Thus, there are a host of differentiating factors between Jones and the officers she claims were more favorably treated than she. Perez, 395 F.3d at 212-214 (Finding all circumstances leading up to termination must be `nearly identical'). Her disparate treatment claim, consequently, fails as a matter of law.

B. Sexual Harassment Claim.

Jones argues that she was sexually harassed by Davis and Superior is liable for not taking remedial action after she complained to Superior of this sexual harassment.

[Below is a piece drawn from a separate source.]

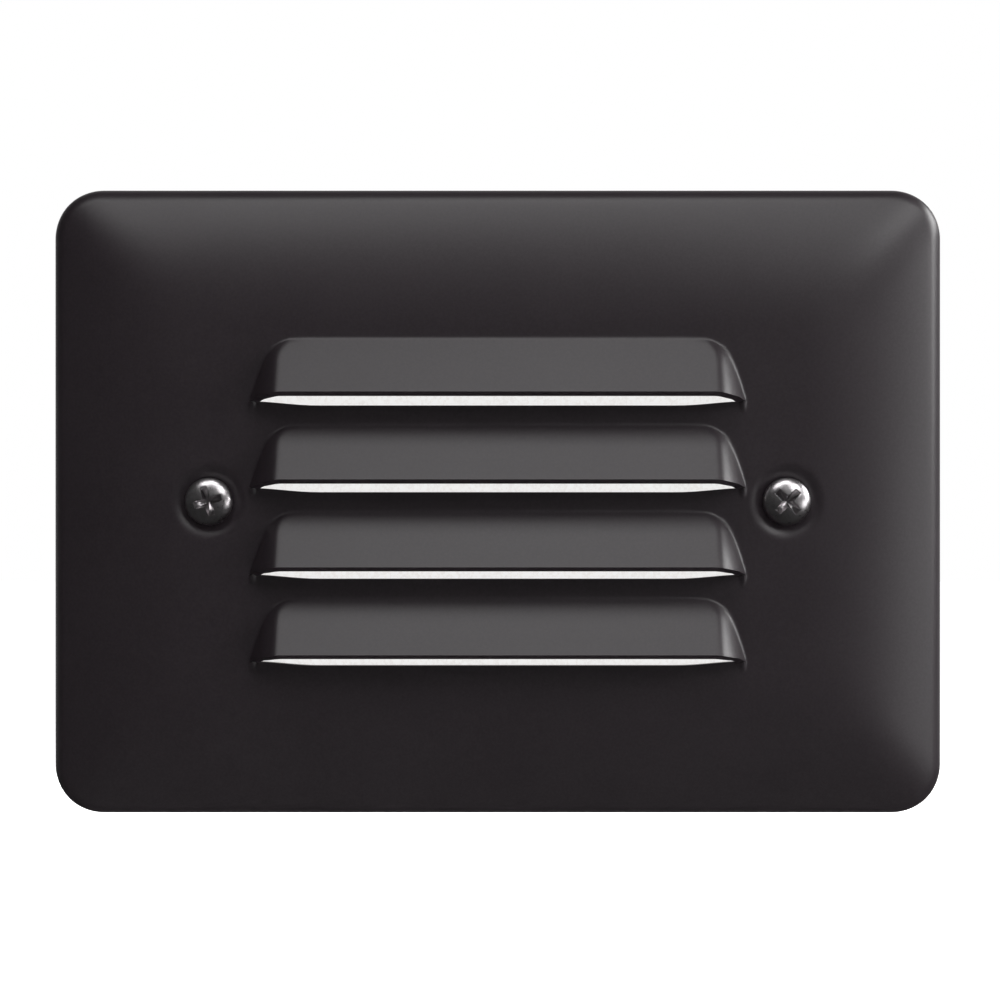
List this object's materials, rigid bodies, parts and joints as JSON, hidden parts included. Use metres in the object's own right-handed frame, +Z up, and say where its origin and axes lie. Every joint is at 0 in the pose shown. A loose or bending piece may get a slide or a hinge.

In order for Superior to be liable for sexual harassment based on Davis' actions, Jones must prove that: (1) she belongs to a protected group; (2) she was subject to unwelcome harassment; (3) based upon her sex; (4) which affected a term, condition, or privilege of her employment; and (5) that her employer knew, or should have known, of the harassment and failed to take prompt remedial action. DeAngelis v. El Paso Mun. Police Officers Ass'n, 51 F.3d 591, 593 (5th Cir. 1995) (citing Jones v. Flagship International, 793 F.2d 714, 719-20 (5th Cir. 1986), cert. denied, 479 U.S. 1065 (1987)).

Superior fails to make the argument in their motion for summary judgment that Davis' actions did not constitute harassment. Doc. 12; Doc. 20. Instead Superior focuses its motion for summary judgment on its argument that it took prompt remedial action. Id.

"When a company, once informed of allegations of sexual harassment, takes prompt remedial action to protect the claimant, the company may avoid Title VII liability." Nash v. Electrospace Sys., Inc., 9 F.3d 401, 402 (5th Cir. 1993). "`Prompt remedial action' must be `reasonably calculated' to end the harassment." Skidmore v. Precision Printing and Packaging, Inc., 188 F.3d 606, 615 (5th Cir. 1999) (quoting Jones, 793 F.2d at 719-20). What constitutes prompt remedial action depends on the facts of the case; "not every response by an employer will be sufficient to discharge its legal duty." Id. at 615 (quoting Waltman, 875 F.2d at 479). "Rather, the employer may be liable despite having taken remedial steps if the plaintiff can establish that the employer's response was not `reasonably calculated' to halt the harassment." Id. at 615-16. The Fifth Circuit has often found that an employer took prompt remedial action as a matter of law. Hockman v. Westward Communs., LLC, 407 F.3d 317, 329 (5th Cir. 2004).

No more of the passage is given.